■ WHAT YOU WILL DO
Give back, exactly as it appears, the run of lines opening with the one containing "The three.js and Blender code for this object" and closing with the one containing "behind = 1.0 - in_front". Nothing outside that run should appear.

Object modeling scripts:
════════════════

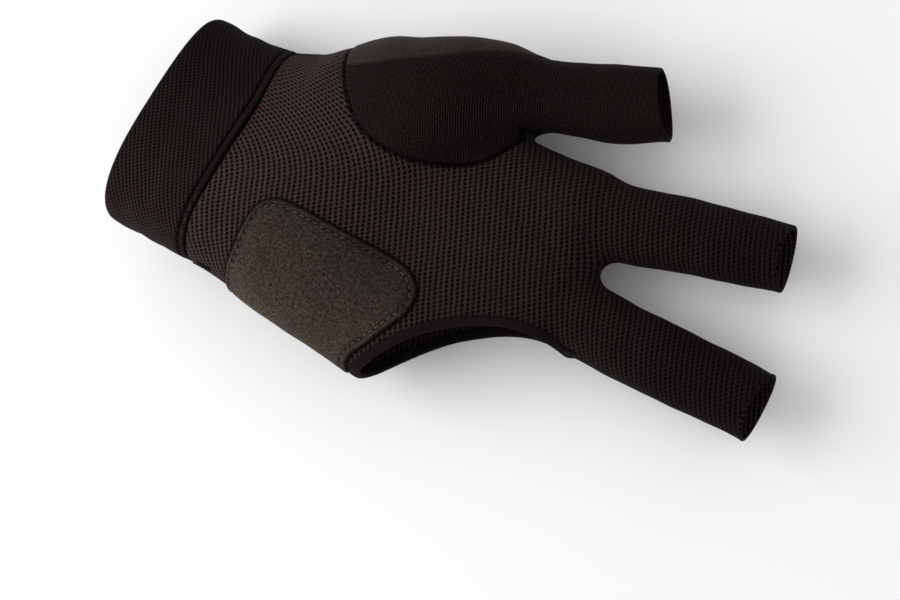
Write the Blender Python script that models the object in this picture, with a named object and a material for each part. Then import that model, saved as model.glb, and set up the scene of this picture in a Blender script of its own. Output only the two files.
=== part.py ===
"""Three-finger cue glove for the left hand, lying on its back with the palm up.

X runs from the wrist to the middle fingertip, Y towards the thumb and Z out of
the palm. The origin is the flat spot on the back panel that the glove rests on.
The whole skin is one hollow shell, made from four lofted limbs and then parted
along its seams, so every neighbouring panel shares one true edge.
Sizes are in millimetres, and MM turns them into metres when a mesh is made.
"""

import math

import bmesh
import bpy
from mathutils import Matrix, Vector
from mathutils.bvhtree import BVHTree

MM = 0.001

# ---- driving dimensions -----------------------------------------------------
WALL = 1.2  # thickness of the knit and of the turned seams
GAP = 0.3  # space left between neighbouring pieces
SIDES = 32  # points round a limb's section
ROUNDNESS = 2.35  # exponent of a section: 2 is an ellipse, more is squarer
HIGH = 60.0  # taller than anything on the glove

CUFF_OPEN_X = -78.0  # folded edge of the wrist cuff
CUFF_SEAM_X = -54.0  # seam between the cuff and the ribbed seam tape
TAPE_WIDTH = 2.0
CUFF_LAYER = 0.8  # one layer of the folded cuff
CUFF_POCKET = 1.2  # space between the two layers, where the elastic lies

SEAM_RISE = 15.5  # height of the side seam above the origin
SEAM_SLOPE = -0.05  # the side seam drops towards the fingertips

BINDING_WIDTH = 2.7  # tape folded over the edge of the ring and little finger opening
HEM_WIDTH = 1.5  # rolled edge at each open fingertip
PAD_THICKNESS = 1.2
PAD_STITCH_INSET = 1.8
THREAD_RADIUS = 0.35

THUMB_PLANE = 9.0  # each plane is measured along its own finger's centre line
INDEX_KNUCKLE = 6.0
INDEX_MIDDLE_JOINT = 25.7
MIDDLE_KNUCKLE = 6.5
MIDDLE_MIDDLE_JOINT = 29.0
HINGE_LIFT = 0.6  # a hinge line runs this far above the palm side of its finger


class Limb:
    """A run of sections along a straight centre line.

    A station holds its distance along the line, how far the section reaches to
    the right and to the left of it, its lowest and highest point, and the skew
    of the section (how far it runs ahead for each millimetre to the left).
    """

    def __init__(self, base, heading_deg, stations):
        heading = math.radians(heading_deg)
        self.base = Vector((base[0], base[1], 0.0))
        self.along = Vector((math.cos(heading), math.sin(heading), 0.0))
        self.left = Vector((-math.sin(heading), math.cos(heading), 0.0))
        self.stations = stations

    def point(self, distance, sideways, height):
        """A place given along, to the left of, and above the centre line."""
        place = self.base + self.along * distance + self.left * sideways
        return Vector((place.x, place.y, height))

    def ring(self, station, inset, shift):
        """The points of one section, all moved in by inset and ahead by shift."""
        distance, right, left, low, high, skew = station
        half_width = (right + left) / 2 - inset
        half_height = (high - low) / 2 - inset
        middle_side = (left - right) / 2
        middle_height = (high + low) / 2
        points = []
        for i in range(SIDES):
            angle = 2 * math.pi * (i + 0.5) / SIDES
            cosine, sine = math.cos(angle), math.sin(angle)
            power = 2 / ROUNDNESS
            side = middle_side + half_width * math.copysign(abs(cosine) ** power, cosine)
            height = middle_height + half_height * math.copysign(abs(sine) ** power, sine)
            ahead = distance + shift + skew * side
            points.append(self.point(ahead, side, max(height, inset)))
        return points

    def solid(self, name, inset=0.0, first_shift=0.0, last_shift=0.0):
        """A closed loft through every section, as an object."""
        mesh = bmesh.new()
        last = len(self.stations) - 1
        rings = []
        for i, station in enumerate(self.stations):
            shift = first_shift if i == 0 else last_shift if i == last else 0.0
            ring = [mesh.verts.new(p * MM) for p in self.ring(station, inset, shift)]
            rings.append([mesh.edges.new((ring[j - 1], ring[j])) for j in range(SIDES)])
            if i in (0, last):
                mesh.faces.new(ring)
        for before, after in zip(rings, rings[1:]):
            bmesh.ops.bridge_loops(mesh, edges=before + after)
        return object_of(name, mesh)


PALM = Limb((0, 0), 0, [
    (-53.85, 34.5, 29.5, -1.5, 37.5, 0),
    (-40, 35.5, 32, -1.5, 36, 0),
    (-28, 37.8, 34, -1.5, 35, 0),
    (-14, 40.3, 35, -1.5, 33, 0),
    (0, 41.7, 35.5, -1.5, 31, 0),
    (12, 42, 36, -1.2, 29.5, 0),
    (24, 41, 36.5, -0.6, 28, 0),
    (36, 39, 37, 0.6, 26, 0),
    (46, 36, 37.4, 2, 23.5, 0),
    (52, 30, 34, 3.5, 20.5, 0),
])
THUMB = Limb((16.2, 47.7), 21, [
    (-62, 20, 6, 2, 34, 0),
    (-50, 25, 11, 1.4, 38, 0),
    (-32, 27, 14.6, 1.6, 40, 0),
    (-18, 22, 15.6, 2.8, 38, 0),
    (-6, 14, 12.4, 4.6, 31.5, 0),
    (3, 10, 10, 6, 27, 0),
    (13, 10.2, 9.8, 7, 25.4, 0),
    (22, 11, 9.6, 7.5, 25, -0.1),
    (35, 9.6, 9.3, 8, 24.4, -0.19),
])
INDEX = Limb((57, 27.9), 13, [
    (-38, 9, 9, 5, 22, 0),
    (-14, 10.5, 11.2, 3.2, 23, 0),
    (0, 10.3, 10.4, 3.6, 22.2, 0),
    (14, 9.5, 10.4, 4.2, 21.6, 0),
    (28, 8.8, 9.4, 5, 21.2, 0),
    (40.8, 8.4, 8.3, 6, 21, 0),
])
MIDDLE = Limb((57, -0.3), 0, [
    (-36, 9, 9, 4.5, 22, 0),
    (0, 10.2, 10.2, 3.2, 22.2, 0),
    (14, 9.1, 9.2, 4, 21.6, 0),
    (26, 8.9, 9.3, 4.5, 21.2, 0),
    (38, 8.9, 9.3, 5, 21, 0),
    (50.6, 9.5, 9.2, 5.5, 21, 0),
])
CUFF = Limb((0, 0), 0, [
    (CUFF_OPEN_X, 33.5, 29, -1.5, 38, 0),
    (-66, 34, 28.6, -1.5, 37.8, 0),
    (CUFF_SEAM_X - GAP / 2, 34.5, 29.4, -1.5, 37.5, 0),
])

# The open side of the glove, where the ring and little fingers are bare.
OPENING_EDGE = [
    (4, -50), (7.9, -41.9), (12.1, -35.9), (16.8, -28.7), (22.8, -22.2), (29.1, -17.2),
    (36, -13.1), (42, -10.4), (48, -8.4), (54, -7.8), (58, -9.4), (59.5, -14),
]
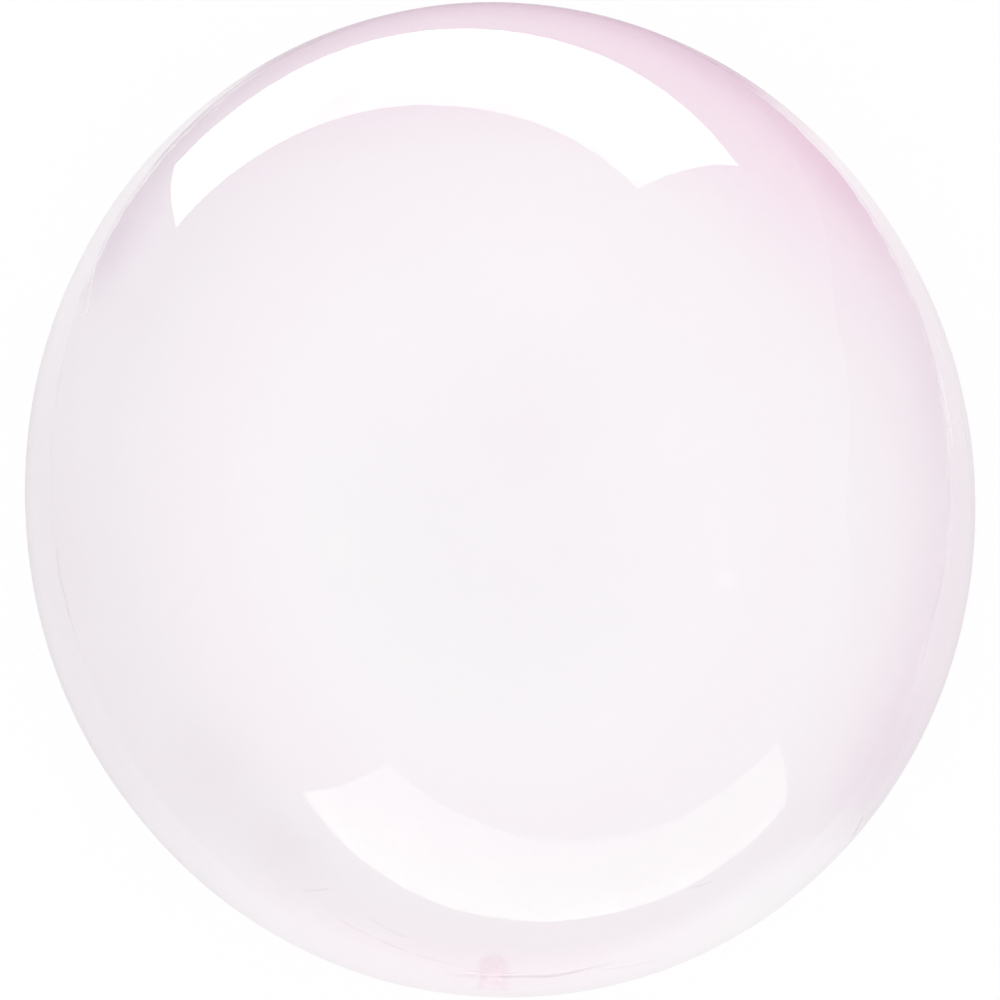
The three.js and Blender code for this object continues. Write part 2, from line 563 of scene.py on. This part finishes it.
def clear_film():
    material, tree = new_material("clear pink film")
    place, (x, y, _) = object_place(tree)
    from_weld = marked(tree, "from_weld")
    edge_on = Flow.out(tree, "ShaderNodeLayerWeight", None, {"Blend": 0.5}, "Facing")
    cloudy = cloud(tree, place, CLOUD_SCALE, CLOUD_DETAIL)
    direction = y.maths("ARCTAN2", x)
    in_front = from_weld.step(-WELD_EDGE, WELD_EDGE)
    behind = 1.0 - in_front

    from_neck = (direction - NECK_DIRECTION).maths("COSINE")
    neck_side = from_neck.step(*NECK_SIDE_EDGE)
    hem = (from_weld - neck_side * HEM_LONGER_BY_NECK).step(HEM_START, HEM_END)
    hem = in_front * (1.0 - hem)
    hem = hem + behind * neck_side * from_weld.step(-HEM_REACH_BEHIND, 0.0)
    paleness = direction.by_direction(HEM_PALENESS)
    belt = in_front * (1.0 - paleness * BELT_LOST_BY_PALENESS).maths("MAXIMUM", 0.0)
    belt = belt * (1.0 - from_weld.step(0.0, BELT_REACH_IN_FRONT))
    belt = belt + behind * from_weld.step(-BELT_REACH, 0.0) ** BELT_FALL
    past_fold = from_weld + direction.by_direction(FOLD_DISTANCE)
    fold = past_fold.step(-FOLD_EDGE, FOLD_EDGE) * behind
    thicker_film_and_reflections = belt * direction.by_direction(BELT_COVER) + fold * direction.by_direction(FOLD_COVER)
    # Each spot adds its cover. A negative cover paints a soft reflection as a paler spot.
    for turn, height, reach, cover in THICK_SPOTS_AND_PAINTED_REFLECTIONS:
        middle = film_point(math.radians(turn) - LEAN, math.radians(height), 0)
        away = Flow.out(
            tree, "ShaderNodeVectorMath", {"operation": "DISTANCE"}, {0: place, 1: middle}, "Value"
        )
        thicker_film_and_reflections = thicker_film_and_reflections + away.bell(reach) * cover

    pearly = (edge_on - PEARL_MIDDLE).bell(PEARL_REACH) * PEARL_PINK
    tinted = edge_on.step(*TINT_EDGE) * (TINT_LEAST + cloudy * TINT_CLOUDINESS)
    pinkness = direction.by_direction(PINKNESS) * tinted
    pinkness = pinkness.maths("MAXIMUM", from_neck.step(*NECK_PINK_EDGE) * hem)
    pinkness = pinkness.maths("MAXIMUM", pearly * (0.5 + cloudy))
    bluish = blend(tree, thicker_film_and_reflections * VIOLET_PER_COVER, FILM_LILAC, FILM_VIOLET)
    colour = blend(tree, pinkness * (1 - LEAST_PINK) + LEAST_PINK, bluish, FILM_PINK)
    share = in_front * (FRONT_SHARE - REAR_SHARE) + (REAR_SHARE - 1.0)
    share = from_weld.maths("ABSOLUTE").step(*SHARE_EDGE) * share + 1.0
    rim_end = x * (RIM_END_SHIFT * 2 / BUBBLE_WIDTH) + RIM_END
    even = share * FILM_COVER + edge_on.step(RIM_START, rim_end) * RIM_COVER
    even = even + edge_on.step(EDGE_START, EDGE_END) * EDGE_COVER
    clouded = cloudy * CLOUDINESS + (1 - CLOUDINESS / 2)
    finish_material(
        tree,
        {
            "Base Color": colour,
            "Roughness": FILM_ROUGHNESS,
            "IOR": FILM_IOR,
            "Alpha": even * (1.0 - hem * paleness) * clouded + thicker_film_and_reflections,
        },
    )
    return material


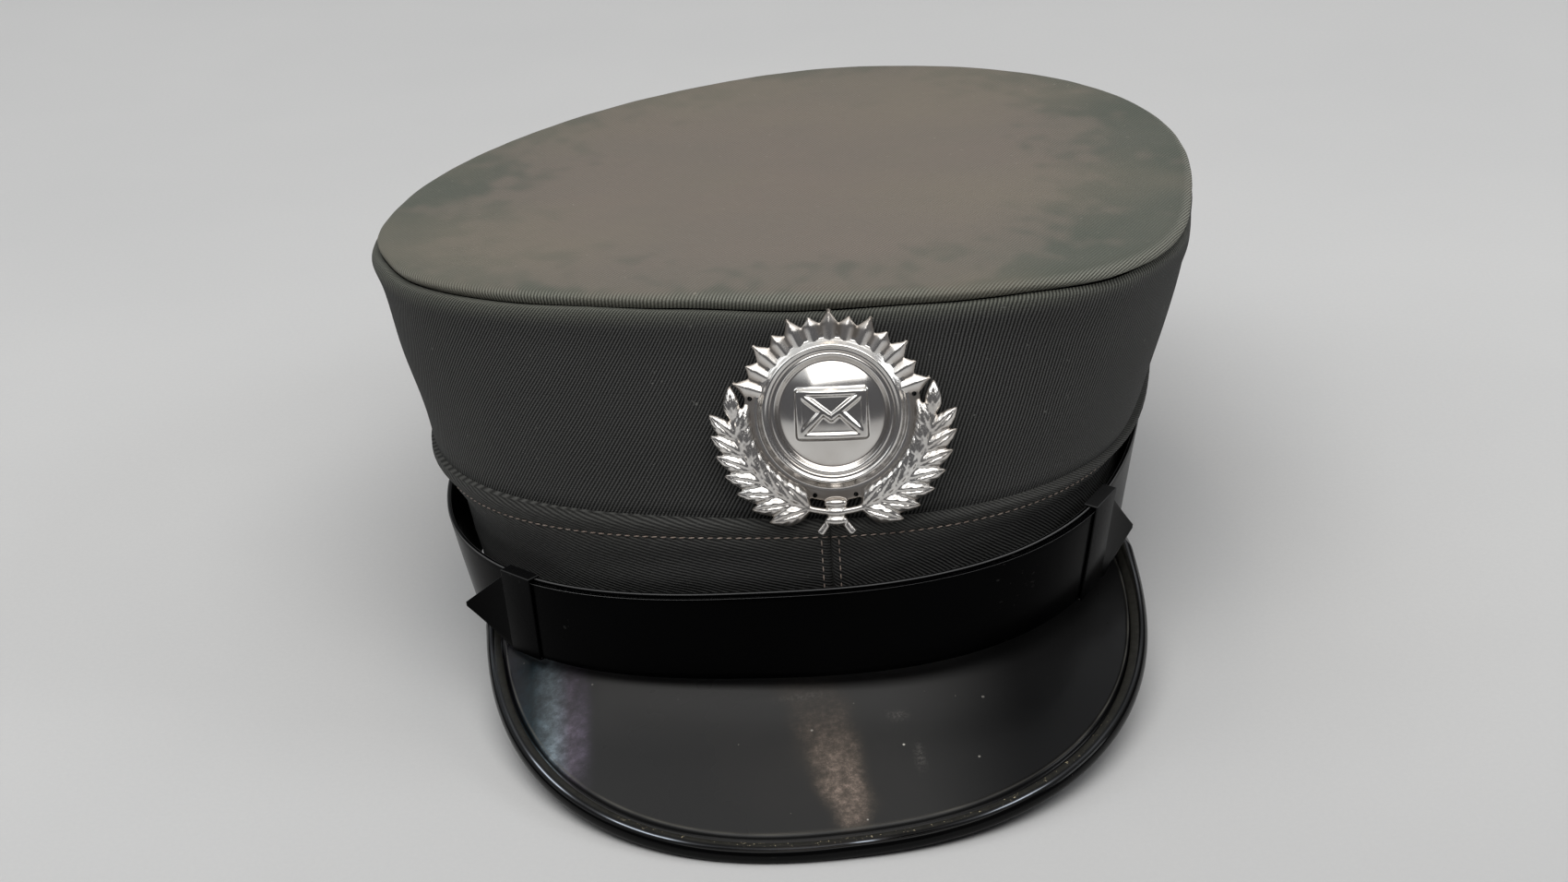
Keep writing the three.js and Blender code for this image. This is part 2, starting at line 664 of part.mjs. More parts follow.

════════════════

■ THE SOLUTION
The three.js and Blender code for this object continues. Write part 2, from line 563 of scene.py on. This part finishes it.
def clear_film():
    material, tree = new_material("clear pink film")
    place, (x, y, _) = object_place(tree)
    from_weld = marked(tree, "from_weld")
    edge_on = Flow.out(tree, "ShaderNodeLayerWeight", None, {"Blend": 0.5}, "Facing")
    cloudy = cloud(tree, place, CLOUD_SCALE, CLOUD_DETAIL)
    direction = y.maths("ARCTAN2", x)
    in_front = from_weld.step(-WELD_EDGE, WELD_EDGE)
    behind = 1.0 - in_front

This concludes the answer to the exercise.